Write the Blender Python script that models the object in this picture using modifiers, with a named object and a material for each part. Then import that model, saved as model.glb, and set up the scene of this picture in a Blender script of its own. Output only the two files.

...

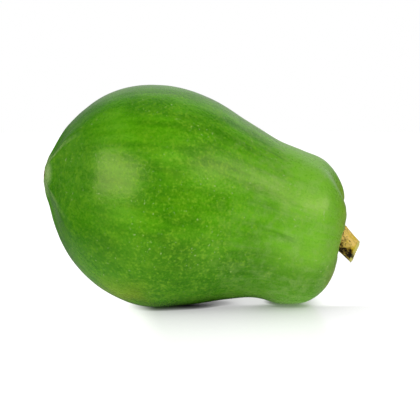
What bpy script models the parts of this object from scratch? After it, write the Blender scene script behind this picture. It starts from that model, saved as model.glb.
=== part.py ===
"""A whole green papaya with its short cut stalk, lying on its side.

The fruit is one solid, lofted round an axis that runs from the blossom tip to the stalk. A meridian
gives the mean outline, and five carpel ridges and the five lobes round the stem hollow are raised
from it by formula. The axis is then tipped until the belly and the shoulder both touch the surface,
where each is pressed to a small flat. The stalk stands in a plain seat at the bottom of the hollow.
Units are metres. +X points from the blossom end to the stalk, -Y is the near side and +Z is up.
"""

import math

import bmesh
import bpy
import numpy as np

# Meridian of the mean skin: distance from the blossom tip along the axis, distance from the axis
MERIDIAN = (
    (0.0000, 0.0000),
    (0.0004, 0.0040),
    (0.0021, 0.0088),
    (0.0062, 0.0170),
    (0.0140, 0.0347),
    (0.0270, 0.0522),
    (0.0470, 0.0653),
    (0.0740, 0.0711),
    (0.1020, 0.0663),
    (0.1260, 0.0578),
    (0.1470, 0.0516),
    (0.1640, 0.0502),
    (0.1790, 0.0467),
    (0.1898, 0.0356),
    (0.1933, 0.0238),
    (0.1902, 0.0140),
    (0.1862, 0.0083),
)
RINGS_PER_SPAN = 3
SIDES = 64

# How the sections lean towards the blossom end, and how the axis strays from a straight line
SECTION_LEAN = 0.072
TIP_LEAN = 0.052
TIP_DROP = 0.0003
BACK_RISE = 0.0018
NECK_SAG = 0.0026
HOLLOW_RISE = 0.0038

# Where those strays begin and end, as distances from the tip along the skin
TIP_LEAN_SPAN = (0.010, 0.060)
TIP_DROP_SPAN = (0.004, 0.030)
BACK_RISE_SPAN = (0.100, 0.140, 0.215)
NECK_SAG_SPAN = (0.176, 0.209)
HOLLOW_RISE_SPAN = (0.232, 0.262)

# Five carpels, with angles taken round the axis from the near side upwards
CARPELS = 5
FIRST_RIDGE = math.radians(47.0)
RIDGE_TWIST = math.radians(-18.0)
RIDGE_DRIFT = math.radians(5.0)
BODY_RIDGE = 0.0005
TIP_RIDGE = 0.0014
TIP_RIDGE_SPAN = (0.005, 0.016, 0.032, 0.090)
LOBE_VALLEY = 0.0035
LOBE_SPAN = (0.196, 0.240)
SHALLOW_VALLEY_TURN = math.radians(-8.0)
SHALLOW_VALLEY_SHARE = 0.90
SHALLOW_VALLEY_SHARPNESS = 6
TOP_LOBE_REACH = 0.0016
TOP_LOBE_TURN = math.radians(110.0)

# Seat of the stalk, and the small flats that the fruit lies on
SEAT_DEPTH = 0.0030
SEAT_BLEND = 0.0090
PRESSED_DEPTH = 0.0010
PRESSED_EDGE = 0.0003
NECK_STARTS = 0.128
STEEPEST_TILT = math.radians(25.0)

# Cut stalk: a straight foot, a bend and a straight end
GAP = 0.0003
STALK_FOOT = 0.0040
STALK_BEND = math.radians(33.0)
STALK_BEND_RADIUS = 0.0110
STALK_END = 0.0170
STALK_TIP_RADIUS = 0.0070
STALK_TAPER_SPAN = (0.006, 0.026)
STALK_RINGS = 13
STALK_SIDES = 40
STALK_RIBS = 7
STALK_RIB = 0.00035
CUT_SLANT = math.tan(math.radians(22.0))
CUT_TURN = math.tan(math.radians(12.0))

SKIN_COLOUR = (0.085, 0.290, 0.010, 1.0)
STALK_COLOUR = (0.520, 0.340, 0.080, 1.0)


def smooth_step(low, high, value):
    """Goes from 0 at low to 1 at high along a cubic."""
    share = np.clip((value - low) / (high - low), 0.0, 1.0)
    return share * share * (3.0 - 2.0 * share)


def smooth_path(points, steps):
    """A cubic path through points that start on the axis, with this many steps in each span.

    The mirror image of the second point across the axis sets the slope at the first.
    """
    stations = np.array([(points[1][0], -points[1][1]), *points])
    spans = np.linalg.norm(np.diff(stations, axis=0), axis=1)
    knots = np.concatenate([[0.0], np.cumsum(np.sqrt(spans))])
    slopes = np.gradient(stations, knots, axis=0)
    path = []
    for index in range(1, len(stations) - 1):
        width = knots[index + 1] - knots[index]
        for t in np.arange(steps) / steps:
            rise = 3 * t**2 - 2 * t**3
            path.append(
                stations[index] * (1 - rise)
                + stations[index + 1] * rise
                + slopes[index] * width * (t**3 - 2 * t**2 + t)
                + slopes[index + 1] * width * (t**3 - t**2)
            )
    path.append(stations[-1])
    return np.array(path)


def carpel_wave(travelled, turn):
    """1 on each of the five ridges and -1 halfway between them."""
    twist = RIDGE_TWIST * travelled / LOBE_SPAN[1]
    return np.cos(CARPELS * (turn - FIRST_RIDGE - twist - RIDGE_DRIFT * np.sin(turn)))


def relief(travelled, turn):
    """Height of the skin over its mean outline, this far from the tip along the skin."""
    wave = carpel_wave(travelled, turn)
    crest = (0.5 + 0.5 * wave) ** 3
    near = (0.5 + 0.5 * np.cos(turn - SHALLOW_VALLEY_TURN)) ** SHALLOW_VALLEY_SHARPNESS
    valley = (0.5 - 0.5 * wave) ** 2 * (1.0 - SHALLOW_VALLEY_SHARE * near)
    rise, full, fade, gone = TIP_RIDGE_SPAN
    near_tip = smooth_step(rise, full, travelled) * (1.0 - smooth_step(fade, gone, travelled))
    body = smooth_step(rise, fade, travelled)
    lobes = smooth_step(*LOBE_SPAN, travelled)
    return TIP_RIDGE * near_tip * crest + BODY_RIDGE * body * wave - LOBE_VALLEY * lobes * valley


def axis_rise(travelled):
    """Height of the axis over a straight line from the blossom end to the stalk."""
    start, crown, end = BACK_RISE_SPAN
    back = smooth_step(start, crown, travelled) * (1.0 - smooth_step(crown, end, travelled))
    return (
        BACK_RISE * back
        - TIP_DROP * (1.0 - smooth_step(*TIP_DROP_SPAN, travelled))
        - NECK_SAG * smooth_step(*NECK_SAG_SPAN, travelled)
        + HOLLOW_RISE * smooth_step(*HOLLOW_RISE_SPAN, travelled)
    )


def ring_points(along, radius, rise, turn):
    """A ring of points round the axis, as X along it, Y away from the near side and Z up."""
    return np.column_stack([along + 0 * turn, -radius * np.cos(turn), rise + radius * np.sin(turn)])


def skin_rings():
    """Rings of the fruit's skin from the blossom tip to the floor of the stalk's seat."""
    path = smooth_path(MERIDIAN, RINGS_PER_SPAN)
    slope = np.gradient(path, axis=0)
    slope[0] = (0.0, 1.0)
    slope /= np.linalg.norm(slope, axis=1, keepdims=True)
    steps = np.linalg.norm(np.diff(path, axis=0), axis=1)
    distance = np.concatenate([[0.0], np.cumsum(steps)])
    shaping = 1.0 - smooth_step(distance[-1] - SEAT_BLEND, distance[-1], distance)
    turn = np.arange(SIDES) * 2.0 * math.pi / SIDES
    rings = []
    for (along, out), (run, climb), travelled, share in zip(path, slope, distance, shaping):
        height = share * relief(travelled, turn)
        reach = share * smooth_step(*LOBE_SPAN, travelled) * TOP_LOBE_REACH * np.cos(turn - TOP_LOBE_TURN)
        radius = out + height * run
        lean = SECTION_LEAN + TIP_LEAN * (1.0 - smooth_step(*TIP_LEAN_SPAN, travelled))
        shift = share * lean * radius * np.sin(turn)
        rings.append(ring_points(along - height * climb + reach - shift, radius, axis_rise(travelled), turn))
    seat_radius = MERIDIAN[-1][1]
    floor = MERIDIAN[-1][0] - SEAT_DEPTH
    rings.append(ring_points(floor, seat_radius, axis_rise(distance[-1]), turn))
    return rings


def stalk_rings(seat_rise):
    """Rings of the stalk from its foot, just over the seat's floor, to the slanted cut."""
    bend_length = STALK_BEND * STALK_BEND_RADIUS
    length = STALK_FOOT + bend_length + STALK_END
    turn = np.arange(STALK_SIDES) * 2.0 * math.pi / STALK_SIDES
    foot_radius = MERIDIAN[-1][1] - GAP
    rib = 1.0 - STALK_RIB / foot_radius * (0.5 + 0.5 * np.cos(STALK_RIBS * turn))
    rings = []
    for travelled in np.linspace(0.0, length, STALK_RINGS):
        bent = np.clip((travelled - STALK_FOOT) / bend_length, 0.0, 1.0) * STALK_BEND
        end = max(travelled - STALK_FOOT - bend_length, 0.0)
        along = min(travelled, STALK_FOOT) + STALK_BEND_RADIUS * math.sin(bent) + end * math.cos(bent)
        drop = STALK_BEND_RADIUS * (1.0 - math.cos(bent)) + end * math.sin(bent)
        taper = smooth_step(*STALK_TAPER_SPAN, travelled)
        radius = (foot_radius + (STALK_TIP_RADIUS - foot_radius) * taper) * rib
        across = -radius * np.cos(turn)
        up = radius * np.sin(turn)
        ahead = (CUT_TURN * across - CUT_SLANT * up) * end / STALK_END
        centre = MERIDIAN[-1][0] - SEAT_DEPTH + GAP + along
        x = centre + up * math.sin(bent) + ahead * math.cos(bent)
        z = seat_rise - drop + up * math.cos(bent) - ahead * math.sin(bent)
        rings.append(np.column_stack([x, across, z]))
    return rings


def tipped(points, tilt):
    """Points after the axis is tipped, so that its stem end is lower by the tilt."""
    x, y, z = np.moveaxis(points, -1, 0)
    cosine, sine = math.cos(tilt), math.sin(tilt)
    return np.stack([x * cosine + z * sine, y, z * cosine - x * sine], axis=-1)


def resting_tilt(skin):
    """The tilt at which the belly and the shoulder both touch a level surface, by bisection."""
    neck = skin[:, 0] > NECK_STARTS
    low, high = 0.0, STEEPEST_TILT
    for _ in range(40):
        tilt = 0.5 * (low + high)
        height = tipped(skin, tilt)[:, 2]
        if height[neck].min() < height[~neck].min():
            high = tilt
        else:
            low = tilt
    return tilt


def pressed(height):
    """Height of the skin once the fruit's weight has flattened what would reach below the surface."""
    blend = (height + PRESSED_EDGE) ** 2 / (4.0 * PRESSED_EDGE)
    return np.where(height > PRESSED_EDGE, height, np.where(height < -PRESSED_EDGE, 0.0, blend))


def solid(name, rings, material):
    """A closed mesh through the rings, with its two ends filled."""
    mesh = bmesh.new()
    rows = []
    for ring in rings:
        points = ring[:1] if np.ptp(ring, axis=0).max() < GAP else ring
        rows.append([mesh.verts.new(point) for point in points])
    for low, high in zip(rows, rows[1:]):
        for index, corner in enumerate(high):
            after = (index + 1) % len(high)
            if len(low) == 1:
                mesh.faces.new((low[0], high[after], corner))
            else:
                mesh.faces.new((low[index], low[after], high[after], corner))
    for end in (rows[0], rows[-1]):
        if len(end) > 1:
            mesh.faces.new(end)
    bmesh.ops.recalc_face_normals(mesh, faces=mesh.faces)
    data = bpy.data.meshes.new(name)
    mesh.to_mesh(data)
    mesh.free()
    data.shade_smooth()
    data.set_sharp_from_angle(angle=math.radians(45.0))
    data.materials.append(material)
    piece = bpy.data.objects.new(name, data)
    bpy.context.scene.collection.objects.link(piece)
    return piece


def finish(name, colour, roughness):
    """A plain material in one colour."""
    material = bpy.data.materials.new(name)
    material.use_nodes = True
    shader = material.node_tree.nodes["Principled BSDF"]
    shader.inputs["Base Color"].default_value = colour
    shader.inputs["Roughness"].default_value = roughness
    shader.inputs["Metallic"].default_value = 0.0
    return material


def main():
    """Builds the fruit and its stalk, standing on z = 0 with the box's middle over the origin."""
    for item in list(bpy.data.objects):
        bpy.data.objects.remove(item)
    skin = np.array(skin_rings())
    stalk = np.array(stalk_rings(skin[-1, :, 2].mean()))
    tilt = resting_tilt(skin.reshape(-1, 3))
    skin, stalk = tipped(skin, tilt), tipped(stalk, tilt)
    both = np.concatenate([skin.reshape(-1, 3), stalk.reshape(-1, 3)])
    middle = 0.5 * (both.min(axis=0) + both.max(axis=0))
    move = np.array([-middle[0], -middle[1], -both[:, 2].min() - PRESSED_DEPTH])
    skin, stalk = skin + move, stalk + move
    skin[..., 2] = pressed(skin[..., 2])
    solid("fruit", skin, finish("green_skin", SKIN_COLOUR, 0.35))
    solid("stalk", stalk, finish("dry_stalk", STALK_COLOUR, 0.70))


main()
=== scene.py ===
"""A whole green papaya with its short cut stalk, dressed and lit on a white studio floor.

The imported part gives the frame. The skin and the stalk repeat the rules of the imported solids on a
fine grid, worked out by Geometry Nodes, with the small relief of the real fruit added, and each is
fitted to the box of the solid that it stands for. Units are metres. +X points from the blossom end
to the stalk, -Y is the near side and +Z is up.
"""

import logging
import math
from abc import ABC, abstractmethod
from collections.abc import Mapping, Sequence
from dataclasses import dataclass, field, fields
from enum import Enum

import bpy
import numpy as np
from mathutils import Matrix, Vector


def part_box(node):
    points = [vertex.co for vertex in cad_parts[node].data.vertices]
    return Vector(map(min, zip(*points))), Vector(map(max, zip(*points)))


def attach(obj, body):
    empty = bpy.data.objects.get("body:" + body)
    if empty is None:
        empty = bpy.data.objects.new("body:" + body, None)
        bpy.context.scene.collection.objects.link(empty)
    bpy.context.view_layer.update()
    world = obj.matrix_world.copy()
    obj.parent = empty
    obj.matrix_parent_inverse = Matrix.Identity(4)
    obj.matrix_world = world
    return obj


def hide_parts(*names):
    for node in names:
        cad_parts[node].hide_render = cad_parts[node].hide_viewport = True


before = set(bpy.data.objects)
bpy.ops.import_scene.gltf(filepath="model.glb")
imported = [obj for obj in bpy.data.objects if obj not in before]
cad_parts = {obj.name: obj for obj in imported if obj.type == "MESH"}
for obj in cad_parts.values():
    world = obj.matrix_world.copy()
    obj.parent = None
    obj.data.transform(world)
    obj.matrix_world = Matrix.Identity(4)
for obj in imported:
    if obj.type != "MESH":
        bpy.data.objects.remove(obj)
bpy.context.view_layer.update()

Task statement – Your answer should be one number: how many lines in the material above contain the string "type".

Response to this task – 2